Non lo dice espressamente, ma a questo punto il magistrato pone pure la questione dei contributi dati alle chiese: “La forza della ‘ndrangheta è quella che elargisce anche denaro. A volte non si guarda a chi dà il denaro o altre forme di contributo, ma si guarda soltanto a quello che si riceve. Se cominciassimo anche sotto questo profilo a selezionare i contributi, e tutto ciò che fa la mafia per apparire vicina alla religione e alla chiesa, probabilmente si comincerebbe a meditare sui comportamenti che sono stati tenuti. Quando chi rappresenta i valori e i principi della religione si oppone ai comportamenti di censura nei confronti della ‘ndrangheta, si crea una confusione enorme anche nella gente. Quella gente che è assoggettata al potere mafioso e che si accorge che nemmeno la Chiesa si oppone a chi fa del male”. “Il questore – conclude De Raho – doveva vietare i funerali in forma pubblica e questo avviene anche per evitare episodi come quello dei Casamonica. La popolazione è indirettamente e implicitamente costretta a partecipare ai funerali. Chi non partecipa finisce per rappresentare il proprio dissenso e questo nelle comunità piccole è gravissimo e non può avvenire.
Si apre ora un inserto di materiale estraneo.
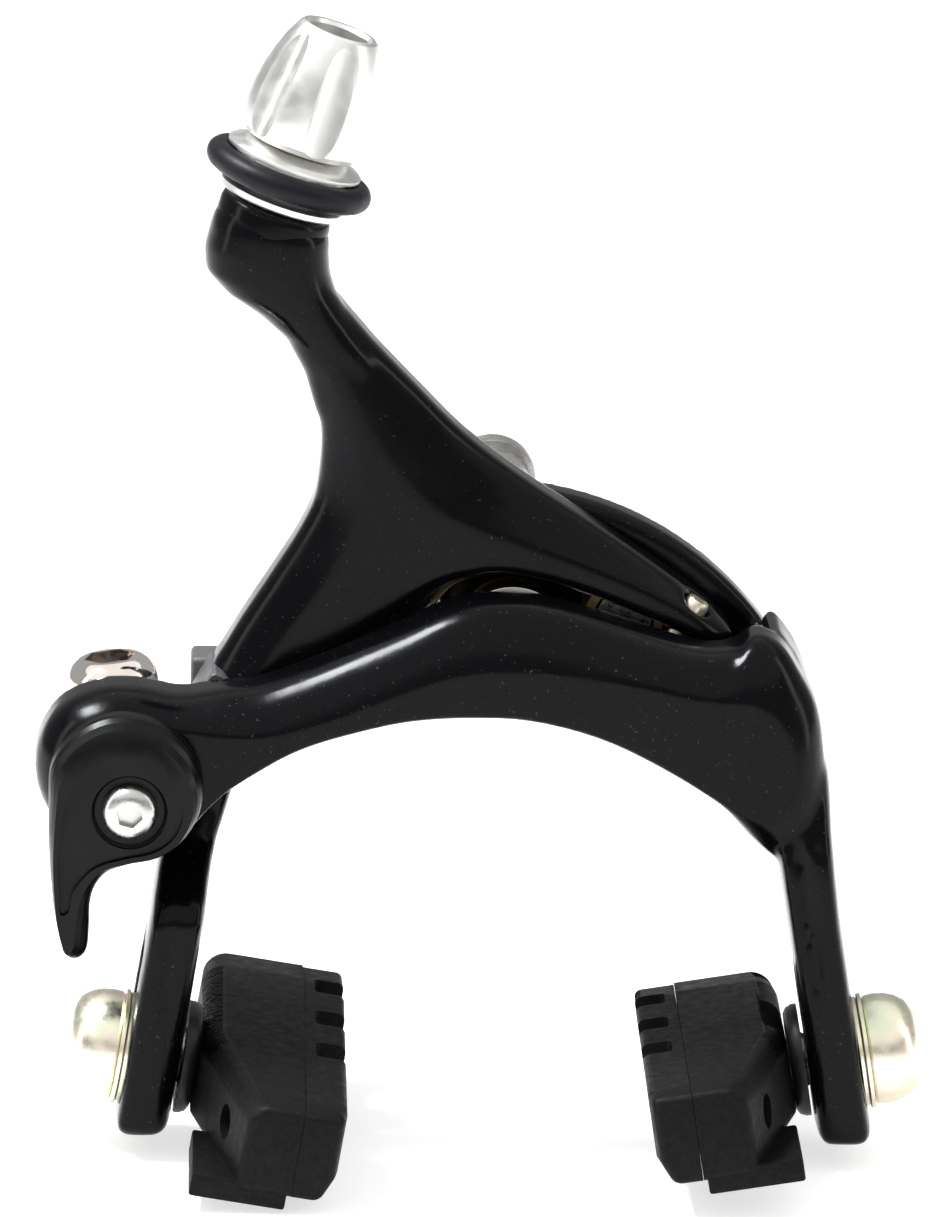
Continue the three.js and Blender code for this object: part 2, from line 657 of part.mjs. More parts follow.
function padSet(side) {
  const label = side > 0 ? 'right' : 'left';
  const half = legThick / 2;
  const washerA = half + gap;
  const washerB = washerA + plainWasher.thick + gap;
  const nutBase = washerB + plainWasher.thick + gap;
  const seat = half + gap;
  const bodyFace = seat + seatWasher.thick + gap;
  const seam = bodyFace + pad.body;
  const brake = seam + gap + pad.insert;
  const top = pad.height / 2;
  const end = pad.length / 2;
  const mirror = (body) => (side > 0 ? body : body.scale([-1, 1, 1]));

  const capProfile = [[0, nutBase + capNut.skirt - 0.4], [studRadius + gap, nutBase + capNut.skirt - 0.4]];
  capProfile.push([studRadius + gap, nutBase], [capNut.radius, nutBase]);
  const steps = 5;
  for (let i = 0; i < steps; i += 1) {
    const turn = (i / steps) * (Math.PI / 2);
    const height = nutBase + capNut.skirt + capNut.dome * Math.sin(turn);
    capProfile.push([capNut.radius * Math.cos(turn) ** 0.8, height]);
  }
  capProfile.push([0, nutBase + capNut.skirt + capNut.dome]);
  const cap = turnedX(capProfile);

  const studOut = nutBase + capNut.skirt - 0.4 - gap;
  const studIn = -(bodyFace + pad.body * 0.55);
  const stud = turnedX(rod(studRadius, studIn, studOut));

  // body: a block with its ends eased, a hollow for the stud and a small hole in the front facet
  const whole = sidePlate(padOutline(end, top), -seam, -bodyFace, 4);
  const slant = deg(Math.atan2(padFacet.side, padFacet.run));
  const middle = [-bodyFace - padFacet.side / 2, -end + padFacet.run / 2, 0];
  const wedge = box(0, pad.body, -end, end, -end, end).rotate([0, 0, -slant]).translate(middle);
  const eyelet = turnedX(rod(padFacet.eyelet, -padFacet.eyeletDeep, 2), 18).rotate([0, 0, -slant]);
  const along = padFacet.eyeletAt;
  const depth = -bodyFace - padFacet.side * (1 - along);
  const eyeletHole = eyelet.translate([depth, -end + padFacet.run * along, -padFacet.eyeletDrop]);
  const studBore = turnedX(rod(studRadius + gap, studIn - gap, 0));
  const { drop, length, inset } = padLip;
  const lip = box(-seam + inset, -bodyFace - inset, -end + inset, -end + length, -top - drop, -top + 1);
  const bodySolid = cut(join(cut(whole, wedge), lip), eyeletHole, studBore);

  const cuts = [];
  for (let i = 0; i < groove.count; i += 1) {
    const y = groove.first + i * groove.pitch - groove.width / 2;
    cuts.push(box(-brake - 1, -brake + groove.depth, y, y + groove.width, -top - 1, top + 1));
  }
  const insertSolid = cut(sidePlate(padOutline(end, top), -brake, -seam - gap, 4), ...cuts);

  const frame = legFrame(side);
  const swivel = new THREE.Group();
  swivel.rotation.x = rad(side > 0 ? -pad.tilt : pad.tilt);
  const washer = (low, size) => turnedX(tube(studRadius + gap, size.radius, low, low + size.thick));
  swivel.add(node(`${label}_pad_body`, mirror(bodySolid), padRubber));
  swivel.add(node(`${label}_friction_insert`, mirror(insertSolid), rubber));
  swivel.add(node(`${label}_pad_stud`, mirror(stud), steel));
  frame.add(node(`${label}_dome_nut`, mirror(cap), zincYellow));
  frame.add(node(`${label}_outer_washer`, mirror(washer(washerB, plainWasher)), zincYellow));
  frame.add(node(`${label}_lock_washer`, mirror(washer(washerA, plainWasher)), zincYellow));
  frame.add(node(`${label}_seat_washer`, mirror(washer(-seat - seatWasher.thick, seatWasher)), steel));
  frame.add(swivel);
  return frame;
}

// ---- assembly ----

const caliper = new THREE.Group();

caliper.add(node('centre_bolt', centreBolt(), steel));
caliper.add(node('pivot_bracket', pivotBracket(), steel));
caliper.add(node('serrated_washer', serratedWasher(), steel));
caliper.add(node('fixing_nut', fixingNut(), steel));
caliper.add(node('side_pivot_pin', sidePivotPin(), steel));
caliper.add(node('return_spring', tubeAlong(springRoute(), springWire, 26, 8), steel));
caliper.add(node('spring_clip', springClip(), blackPlastic));

const washerBack = frontWallBack + gap + hubWasher.thick;
const washerSolid = turnedY(tube(journalRadius + gap, hubWasher.radius, frontWallBack + gap, washerBack));
caliper.add(node('hub_washer', washerSolid, zincYellow));
const spacerSolid = turnedY(tube(journalRadius + gap, journalRadius + 1.3, washerBack + gap, webBack));
caliper.add(node('hub_spacer', spacerSolid, bronze));

caliper.add(node('c_arm', frontArm(), blackPaint));
caliper.add(node('c_arm_spring_guide', rightSpringGuide(), blackPlastic));

caliper.add(node('y_arm', rearArm(), blackPaint));
const bushFront = webFront + pinFloor + gap;
const bushSolid = turnedY(tube(sidePivot.pin + gap, bushOuter, bushFront, webBack), sidePivot.x, sidePivot.z);
caliper.add(node('y_arm_bush', bushSolid, bronze));
caliper.add(node('y_arm_spring_guide', leftSpringGuide(), blackPlastic));
const screwHome = screwFrame();
screwHome.add(node('centring_screw', centringScrew(), zincYellow));
caliper.add(screwHome);

const adjuster = adjusterFrame();
adjuster.add(node('adjuster_barrel', adjusterBarrel(), polished));
adjuster.add(node('adjuster_ring_nut', adjusterRingNut(), polished));
adjuster.add(node('adjuster_o_ring', adjusterRubber(), rubber));
caliper.add(adjuster);

const releaseSet = new THREE.Group();
releaseSet.position.set(release.x, 0, release.z);
releaseSet.add(node('quick_release_lever', releaseLever(), blackPaint));
releaseSet.add(node('quick_release_cam', releaseShaft(), steel));
releaseSet.add(node('quick_release_screw', releaseScrew(), polished));

const anchorSet = new THREE.Group();
anchorSet.position.set(pinX, anchorMiddle, pinZ);
anchorSet.rotation.y = rad(anchor.lean);
anchorSet.add(node('anchor_block', anchorBlock(), steel));
anchorSet.add(node('anchor_washer', anchorWasher(), steel));
anchorSet.add(node('anchor_bolt', anchorBolt(), polished));
const clipMesh = node('anchor_clip', anchorClip(), steel);
clipMesh.position.y = anchor.width / 2 + gap;
anchorSet.add(clipMesh);
releaseSet.add(anchorSet);
caliper.add(releaseSet);

caliper.add(padSet(-1));
caliper.add(padSet(1));

export default caliper;
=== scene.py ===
import math
import bmesh
import bpy
from mathutils import Matrix, Vector, geometry


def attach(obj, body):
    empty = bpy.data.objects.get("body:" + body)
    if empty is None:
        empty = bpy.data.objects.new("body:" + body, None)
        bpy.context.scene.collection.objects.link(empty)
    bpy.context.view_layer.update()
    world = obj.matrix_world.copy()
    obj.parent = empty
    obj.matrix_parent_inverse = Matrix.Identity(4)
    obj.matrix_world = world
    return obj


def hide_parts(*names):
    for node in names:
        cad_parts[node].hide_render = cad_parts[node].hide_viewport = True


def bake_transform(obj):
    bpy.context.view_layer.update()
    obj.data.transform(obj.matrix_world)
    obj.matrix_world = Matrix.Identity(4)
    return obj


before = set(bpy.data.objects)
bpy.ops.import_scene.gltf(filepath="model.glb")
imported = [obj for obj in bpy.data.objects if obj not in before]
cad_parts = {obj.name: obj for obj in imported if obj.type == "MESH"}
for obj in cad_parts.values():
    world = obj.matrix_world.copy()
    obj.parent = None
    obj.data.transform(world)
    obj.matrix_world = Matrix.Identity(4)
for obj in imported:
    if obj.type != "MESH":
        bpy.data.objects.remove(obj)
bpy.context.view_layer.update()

mm = 0.001


# small helpers for measuring and placing, all in millimetres until a piece is finished

def at(x, y, z):
    return Matrix.Translation((x, y, z))


def turn(degrees, axis):
    return Matrix.Rotation(math.radians(degrees), 4, axis)


def blank():
    return bmesh.new()


def finishPiece(name, bm, look, body, stands=(), smoothAngle=35, heal=True, place=None):
    if place is not None:
        bmesh.ops.transform(bm, matrix=place, verts=bm.verts)
    if heal:
        bmesh.ops.remove_doubles(bm, verts=bm.verts, dist=0.001)
    bmesh.ops.recalc_face_normals(bm, faces=bm.faces)
    bmesh.ops.scale(bm, vec=(mm, mm, mm), verts=bm.verts)
    mesh = bpy.data.meshes.new(name)
    bm.to_mesh(mesh)
    bm.free()
    piece = bpy.data.objects.new(name, mesh)
    bpy.context.scene.collection.objects.link(piece)
    piece.data.materials.append(look)
    if smoothAngle:
        mesh.polygons.foreach_set("use_smooth", [True] * len(mesh.polygons))
        mesh.set_sharp_from_angle(angle=math.radians(smoothAngle))
    if body:
        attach(piece, body)
    if stands:
        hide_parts(*stands)
    return piece


def roundEdges(piece, width, segments=3, angle=30):
    edge = piece.modifiers.new("edges", "BEVEL")
    edge.width = width * mm
    edge.segments = segments
    edge.limit_method = "ANGLE"
    edge.angle_limit = math.radians(angle)
    edge.harden_normals = True
    return piece


def lathe(profile, steps=48, place=None):
    # profile of (radius, height) spun about the local Z axis
    bm = blank()
    made = [bm.verts.new((radius, 0, height)) for radius, height in profile]
    lines = [bm.edges.new(pair) for pair in zip(made, made[1:])]
    bmesh.ops.spin(bm, geom=made + lines, cent=(0, 0, 0), axis=(0, 0, 1), dvec=(0, 0, 0),
                   angle=math.tau, steps=steps, use_merge=True, use_duplicate=False)
    bmesh.ops.remove_doubles(bm, verts=bm.verts, dist=0.002)
    bmesh.ops.recalc_face_normals(bm, faces=bm.faces)
    if place is not None:
        bmesh.ops.transform(bm, matrix=place, verts=bm.verts)
    return bm


def copyOf(node):
    # the frame's own mesh, merged and in millimetres
    bm = blank()
    bm.from_mesh(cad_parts[node].data)
    bmesh.ops.remove_doubles(bm, verts=bm.verts, dist=1e-6)
    bmesh.ops.scale(bm, vec=(1000, 1000, 1000), verts=bm.verts)
    bmesh.ops.dissolve_limit(bm, angle_limit=math.radians(1), verts=bm.verts, edges=bm.edges)
    return bm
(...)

Così un rito religioso finisce per tradursi in una manifestazione di potere”.

IL VESCOVO OLIVA: “SE NON POSSIAMO NEANCHE PREGARE…” – Sul funerale del boss Giuseppe Barbaro, interviene anche il vescovo di Locri Francesco Oliva che racconta cosa è successo domenica quando si è precipitato a Platì per capire cosa stava facendo don Giuseppe: “Pensavo che il prete non avesse rispettato l’ordinanza del questore – ha spiegato a ilfattoquotidiano.it – Ero preoccupato e invece lui l’ha rispettata. Ho definito Giuseppe Barbaro un ‘padre di famiglia’ perché lo è: è sposato e ha quattro figli. Ma con questo non voglio giustificare i precedenti criminali. Che fuori dal cimitero si siano radunate delle persone, non dipende dal parroco. Chi deve fare rispettare l’ordinanza da questo punto di vista?”. E sulla messa in chiesa dopo la benedizione al cimitero? “Pregare per un defunto, – aggiunge il vescovo – chiunque esso sia, anche un delinquente, si fa sempre. Sono disposizioni dei vescovi calabresi. Si è sempre fatto così. Sono vietate le manifestazioni pubbliche, ma pregare per un defunto si può fare. Se non possiamo neanche pregare… a questo punto chiudiamo le chiese. Il parroco ha fatto quell’istanza al ministro Alfano senza consultarmi”. L’alto prelato prende le distanze dal ricorso di don Giuseppe Svanera. E nello stesso tempo lo difende: “L’unico divieto è che queste celebrazioni non avvengono in maniera solenne. Ma una messa sobria e senza la salma è una cosa ordinaria. La chiesa prega anche per il peccatore”.